For a hundred years now, "merit" has been a euphemism for testable intelligence. The original hope behind the IQ test was enlightened and progressive; the concept of mental aptitude was invented to rescue bright but poor children from their dismal social circumstances. But a problem has bedevilled intelligence tests from their beginning: They favour people who grow up dealing with abstract symbols. They favour people who are cosmopolitan, have mastered a second language, studied Latin or Greek, or even learned musical notation. And they penalize those whose day-to-day lives are rooted in the tactile, the concrete, the face-to-face.

The good people I know who love Mr. Trump (and liberals will get nowhere until they accept the idea of decent people infatuated with an indecent man) live in a concrete, face-to-face world. That world, of tradesmen, farmers, factory workers, has been made obsolete by the forces of meritocratic abstraction. They experience themselves as losers in a mental-testing tournament, which rewards the pattern-recognizers at hedge funds and banks with nonsense wealth. Data journalists, also winners in the tournament, have an instinctive grasp for the malfeasance of bankers, the lies of bought-and-paid-for economists. But there was no way, they say, to understand who or what Mr. Trump represented.

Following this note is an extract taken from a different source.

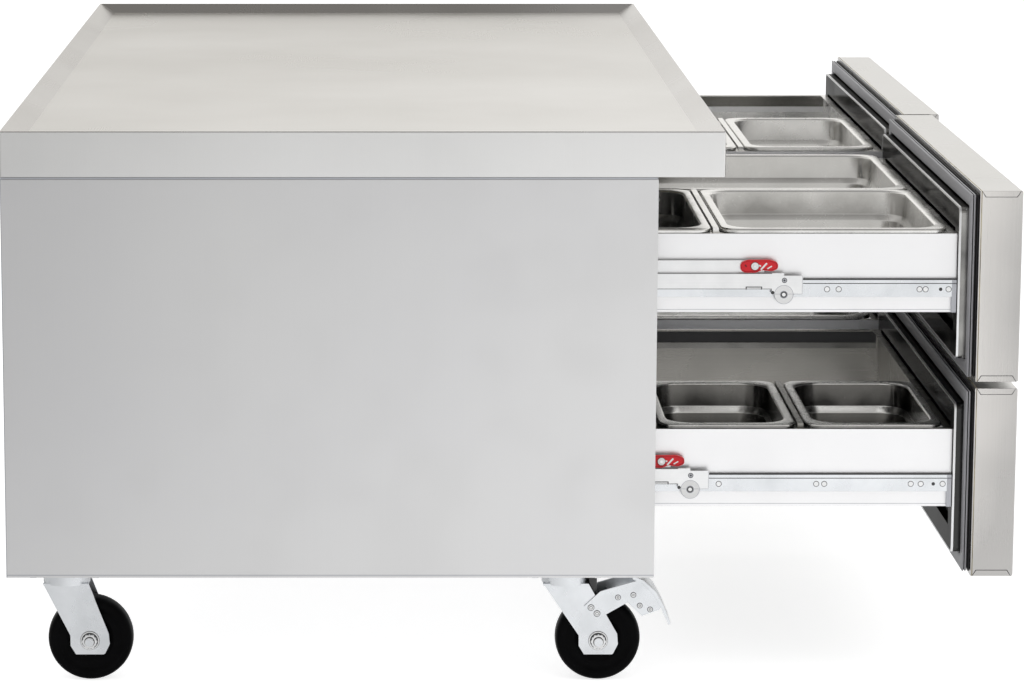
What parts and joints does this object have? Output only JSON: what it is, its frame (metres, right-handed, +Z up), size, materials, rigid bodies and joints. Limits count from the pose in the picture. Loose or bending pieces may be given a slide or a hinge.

Unless there was. Any society is a "complex unity which may be judged as a whole, rather as if it were a work of art," literary critic Lionel Trilling once said, to which I would add, as if it were a human being. In addition to its political and economic structure, a country is a society is a culture. And a culture is no more located in quantifiable things than is a sense of humour, is no more locatable precisely in space than a person's gait. If a literary writer has one gift, it is capturing the truth of a person as it reveals itself in action.

In August, 2015, David Denby, film critic for the New Yorker, wrote a brief essay about Mr. Trump, then still a long shot to win the nomination. He noted that when "Trump listens to a hostile question, his lips are closed, his head squares up to a solid block of orange clay, his corn-silk hair surges resolutely forward and backward at the same time." In his cartoon bearing, Mr. Trump reminded Mr. Denby of someone: "Mussolini and Trump … appeal to an appreciation, even love, of overwhelming ego strength and extreme machismo, however crass in expression."

I'll never forget reading that. For Mr. Denby is as liberal artsy as they come, and he didn't need a probability function to see Donald Trump for who and what he was.